**Information supplied:**
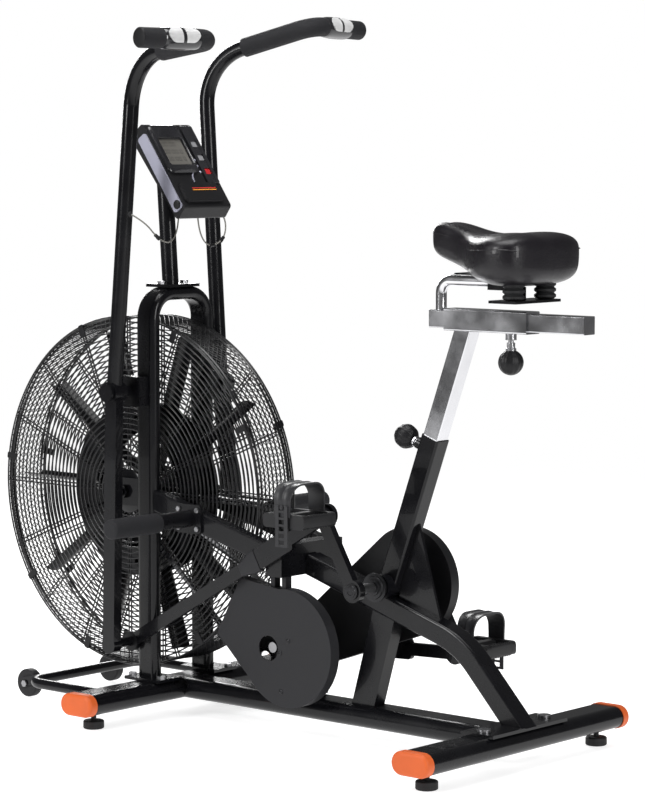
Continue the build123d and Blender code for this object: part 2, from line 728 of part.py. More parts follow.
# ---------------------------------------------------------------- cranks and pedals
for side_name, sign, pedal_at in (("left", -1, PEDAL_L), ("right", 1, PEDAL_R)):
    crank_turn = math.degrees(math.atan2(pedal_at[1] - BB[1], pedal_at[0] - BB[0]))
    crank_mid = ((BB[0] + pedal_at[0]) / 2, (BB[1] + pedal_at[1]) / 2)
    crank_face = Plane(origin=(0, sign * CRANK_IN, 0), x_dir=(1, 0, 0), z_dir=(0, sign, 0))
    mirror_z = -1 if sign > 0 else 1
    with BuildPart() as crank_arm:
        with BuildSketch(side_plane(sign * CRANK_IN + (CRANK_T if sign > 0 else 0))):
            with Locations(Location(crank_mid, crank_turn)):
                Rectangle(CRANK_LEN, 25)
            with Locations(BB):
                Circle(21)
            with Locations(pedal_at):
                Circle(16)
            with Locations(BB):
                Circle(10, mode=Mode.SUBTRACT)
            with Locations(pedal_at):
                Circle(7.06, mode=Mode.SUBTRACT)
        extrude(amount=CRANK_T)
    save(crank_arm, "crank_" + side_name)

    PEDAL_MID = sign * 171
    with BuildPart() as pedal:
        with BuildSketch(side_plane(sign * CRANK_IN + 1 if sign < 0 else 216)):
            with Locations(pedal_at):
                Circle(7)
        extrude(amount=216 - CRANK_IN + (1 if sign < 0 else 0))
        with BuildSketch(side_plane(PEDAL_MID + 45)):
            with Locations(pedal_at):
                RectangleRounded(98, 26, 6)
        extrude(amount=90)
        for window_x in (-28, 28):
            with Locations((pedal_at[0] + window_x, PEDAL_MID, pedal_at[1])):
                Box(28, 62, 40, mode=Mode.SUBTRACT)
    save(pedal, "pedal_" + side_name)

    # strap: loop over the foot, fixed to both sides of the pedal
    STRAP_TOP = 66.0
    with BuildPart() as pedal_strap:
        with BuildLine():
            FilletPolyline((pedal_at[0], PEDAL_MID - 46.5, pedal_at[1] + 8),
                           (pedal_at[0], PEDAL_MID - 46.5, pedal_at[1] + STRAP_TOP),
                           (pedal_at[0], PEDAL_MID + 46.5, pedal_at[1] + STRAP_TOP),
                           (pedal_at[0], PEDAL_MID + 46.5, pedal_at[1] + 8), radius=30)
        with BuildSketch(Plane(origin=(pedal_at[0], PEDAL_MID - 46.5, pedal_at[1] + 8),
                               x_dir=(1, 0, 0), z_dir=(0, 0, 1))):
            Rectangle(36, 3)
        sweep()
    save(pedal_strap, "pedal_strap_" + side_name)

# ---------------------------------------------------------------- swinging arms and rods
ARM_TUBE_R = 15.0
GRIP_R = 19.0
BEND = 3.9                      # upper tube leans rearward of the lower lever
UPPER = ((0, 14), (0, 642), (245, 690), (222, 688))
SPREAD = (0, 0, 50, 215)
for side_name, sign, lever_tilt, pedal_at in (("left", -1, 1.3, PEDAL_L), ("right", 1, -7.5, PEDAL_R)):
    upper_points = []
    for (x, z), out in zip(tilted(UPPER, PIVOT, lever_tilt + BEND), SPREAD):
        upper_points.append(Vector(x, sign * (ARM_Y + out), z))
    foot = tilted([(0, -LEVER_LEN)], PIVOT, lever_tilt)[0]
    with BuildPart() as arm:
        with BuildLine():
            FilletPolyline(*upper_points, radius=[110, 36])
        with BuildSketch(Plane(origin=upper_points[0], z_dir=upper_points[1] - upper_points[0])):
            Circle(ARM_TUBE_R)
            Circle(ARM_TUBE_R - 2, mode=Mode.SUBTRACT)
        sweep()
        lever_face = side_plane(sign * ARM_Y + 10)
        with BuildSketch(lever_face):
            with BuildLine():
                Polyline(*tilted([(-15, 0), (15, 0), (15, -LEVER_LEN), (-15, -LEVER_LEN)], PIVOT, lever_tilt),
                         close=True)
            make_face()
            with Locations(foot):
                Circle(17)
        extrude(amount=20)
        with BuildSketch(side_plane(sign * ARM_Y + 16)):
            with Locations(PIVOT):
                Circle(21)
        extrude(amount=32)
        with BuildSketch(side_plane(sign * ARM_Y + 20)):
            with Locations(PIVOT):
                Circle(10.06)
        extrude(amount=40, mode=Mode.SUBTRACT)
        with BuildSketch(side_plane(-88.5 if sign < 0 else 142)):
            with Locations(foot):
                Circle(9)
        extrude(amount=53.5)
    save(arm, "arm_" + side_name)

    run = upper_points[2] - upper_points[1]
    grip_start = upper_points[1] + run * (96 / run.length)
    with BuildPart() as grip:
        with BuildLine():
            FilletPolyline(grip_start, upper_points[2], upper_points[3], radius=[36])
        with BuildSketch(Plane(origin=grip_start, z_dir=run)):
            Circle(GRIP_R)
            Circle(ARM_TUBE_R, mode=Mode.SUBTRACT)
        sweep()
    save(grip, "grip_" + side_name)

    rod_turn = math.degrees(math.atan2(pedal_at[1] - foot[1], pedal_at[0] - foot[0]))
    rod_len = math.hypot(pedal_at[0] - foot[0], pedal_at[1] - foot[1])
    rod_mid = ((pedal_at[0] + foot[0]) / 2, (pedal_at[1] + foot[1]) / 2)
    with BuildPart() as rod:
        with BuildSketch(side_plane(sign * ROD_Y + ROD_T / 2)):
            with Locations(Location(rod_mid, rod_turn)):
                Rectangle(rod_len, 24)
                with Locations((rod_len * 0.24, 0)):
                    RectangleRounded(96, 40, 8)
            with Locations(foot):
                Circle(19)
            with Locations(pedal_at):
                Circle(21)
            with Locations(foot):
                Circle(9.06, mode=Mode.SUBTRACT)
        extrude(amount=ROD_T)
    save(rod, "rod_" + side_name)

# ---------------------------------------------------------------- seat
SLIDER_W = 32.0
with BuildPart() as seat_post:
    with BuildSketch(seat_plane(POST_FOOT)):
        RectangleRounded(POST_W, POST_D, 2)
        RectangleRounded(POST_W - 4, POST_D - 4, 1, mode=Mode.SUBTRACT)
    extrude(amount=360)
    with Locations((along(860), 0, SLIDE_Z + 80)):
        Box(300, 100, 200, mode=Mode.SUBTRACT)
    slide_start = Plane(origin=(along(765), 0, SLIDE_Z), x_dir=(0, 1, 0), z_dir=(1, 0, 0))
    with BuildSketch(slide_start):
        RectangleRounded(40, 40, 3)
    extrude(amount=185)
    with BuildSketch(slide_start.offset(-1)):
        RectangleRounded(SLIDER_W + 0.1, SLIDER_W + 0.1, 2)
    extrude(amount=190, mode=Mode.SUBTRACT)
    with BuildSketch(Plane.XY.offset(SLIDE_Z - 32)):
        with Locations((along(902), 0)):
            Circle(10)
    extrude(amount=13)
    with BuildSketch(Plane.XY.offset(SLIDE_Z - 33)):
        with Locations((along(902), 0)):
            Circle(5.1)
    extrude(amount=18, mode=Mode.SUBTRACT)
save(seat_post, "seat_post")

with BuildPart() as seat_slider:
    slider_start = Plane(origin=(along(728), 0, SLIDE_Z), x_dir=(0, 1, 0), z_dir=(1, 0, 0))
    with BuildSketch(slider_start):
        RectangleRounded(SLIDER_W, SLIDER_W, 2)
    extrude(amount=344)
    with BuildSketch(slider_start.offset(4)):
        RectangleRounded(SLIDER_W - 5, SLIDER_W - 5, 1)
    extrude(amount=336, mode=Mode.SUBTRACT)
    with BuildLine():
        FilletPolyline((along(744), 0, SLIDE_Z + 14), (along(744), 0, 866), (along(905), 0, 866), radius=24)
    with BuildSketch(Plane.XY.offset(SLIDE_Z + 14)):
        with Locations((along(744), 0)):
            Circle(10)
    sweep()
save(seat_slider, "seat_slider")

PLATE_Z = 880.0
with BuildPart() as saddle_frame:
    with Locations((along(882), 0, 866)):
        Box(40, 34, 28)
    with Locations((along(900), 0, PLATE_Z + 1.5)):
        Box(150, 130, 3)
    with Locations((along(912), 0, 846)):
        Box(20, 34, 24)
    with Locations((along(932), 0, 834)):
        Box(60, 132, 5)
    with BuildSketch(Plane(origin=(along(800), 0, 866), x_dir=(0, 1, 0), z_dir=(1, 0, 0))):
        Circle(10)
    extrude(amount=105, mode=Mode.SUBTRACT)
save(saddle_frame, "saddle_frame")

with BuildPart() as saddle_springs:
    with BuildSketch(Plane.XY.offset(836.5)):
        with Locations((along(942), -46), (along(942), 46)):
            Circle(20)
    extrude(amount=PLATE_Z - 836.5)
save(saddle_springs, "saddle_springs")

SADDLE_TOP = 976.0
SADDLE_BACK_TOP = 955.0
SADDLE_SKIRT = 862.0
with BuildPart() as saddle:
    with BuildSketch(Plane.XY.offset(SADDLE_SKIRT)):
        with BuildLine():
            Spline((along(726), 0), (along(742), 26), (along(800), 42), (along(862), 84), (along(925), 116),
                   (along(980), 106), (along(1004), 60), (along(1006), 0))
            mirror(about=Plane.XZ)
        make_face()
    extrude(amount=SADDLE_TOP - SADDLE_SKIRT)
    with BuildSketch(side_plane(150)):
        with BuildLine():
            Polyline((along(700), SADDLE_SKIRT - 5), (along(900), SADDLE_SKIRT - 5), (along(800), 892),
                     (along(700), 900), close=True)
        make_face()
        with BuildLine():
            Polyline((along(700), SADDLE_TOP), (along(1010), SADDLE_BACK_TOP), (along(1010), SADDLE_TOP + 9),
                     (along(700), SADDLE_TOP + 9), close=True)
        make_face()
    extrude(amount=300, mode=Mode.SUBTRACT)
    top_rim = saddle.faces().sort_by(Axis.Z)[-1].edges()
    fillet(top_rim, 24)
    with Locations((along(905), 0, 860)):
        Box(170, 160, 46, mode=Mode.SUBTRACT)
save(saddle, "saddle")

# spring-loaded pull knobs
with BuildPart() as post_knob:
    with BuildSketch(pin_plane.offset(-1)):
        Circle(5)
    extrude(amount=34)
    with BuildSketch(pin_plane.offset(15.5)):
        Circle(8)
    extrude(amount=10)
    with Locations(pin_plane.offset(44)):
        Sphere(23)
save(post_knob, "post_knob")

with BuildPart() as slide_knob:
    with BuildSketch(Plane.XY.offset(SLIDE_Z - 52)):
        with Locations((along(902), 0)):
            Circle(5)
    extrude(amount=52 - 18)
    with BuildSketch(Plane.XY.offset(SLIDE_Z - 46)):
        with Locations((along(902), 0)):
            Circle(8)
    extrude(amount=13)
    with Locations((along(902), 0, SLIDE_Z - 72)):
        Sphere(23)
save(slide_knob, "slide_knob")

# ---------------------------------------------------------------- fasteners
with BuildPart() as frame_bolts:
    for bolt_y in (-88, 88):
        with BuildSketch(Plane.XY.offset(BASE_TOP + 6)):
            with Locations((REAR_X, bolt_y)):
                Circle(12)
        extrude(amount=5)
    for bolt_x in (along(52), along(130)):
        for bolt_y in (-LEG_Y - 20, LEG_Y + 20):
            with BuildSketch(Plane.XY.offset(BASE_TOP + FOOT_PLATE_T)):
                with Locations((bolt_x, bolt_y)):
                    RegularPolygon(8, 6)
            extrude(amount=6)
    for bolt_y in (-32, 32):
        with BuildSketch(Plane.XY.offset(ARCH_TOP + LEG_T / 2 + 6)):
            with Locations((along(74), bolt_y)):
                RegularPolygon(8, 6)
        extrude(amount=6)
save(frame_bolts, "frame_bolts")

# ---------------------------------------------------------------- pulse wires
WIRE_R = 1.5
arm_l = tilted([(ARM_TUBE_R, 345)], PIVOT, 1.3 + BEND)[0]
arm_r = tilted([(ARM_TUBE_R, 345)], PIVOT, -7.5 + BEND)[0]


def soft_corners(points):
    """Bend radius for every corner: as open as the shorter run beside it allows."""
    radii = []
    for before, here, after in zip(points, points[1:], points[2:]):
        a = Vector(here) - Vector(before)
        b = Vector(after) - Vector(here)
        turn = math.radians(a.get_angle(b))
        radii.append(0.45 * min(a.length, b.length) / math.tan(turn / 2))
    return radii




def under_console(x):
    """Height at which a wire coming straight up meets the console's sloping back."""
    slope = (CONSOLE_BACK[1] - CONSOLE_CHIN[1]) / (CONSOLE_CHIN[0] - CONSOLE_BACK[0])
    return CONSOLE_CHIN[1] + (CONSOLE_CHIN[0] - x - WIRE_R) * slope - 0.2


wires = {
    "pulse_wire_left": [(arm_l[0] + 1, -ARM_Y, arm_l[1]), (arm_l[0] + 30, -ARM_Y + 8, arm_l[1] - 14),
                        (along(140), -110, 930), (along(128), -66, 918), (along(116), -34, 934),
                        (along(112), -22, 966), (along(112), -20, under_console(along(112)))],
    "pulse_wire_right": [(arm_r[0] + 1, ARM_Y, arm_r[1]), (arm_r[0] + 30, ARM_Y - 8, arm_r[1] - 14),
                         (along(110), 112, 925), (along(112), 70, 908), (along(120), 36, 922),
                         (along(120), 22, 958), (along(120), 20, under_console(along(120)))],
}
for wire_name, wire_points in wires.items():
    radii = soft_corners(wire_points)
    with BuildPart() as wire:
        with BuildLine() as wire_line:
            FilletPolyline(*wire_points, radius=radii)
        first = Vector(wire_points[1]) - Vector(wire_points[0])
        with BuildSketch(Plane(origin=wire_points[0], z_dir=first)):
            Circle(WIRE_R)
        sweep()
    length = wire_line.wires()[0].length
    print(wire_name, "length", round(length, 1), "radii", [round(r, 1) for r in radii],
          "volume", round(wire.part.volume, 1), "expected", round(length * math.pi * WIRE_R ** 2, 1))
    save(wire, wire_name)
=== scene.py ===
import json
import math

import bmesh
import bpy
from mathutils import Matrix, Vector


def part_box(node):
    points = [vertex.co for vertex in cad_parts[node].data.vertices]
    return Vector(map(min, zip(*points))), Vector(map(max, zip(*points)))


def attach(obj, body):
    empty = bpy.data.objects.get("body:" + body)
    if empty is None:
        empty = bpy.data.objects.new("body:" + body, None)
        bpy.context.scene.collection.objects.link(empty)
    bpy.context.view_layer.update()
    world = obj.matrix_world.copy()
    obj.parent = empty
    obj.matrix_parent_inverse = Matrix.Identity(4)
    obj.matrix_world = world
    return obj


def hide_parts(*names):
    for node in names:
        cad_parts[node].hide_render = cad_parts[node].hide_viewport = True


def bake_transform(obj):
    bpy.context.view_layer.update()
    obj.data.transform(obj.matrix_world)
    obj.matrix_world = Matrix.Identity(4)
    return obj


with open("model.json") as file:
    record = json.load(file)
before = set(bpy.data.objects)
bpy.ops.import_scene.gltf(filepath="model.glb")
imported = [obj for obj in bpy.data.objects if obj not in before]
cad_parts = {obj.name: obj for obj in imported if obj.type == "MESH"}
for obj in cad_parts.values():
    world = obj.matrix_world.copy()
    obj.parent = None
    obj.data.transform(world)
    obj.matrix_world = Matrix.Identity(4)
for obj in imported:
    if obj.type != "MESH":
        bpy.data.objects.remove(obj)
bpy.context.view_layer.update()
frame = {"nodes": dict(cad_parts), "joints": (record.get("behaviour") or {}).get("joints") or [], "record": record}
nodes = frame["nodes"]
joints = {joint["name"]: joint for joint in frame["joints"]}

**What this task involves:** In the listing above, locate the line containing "length = wire_line.wires()[0].length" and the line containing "if empty is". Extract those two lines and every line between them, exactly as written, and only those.

**Exercise output:**
    length = wire_line.wires()[0].length
    print(wire_name, "length", round(length, 1), "radii", [round(r, 1) for r in radii],
          "volume", round(wire.part.volume, 1), "expected", round(length * math.pi * WIRE_R ** 2, 1))
    save(wire, wire_name)
=== scene.py ===
import json
import math

import bmesh
import bpy
from mathutils import Matrix, Vector


def part_box(node):
    points = [vertex.co for vertex in cad_parts[node].data.vertices]
    return Vector(map(min, zip(*points))), Vector(map(max, zip(*points)))


def attach(obj, body):
    empty = bpy.data.objects.get("body:" + body)
    if empty is None:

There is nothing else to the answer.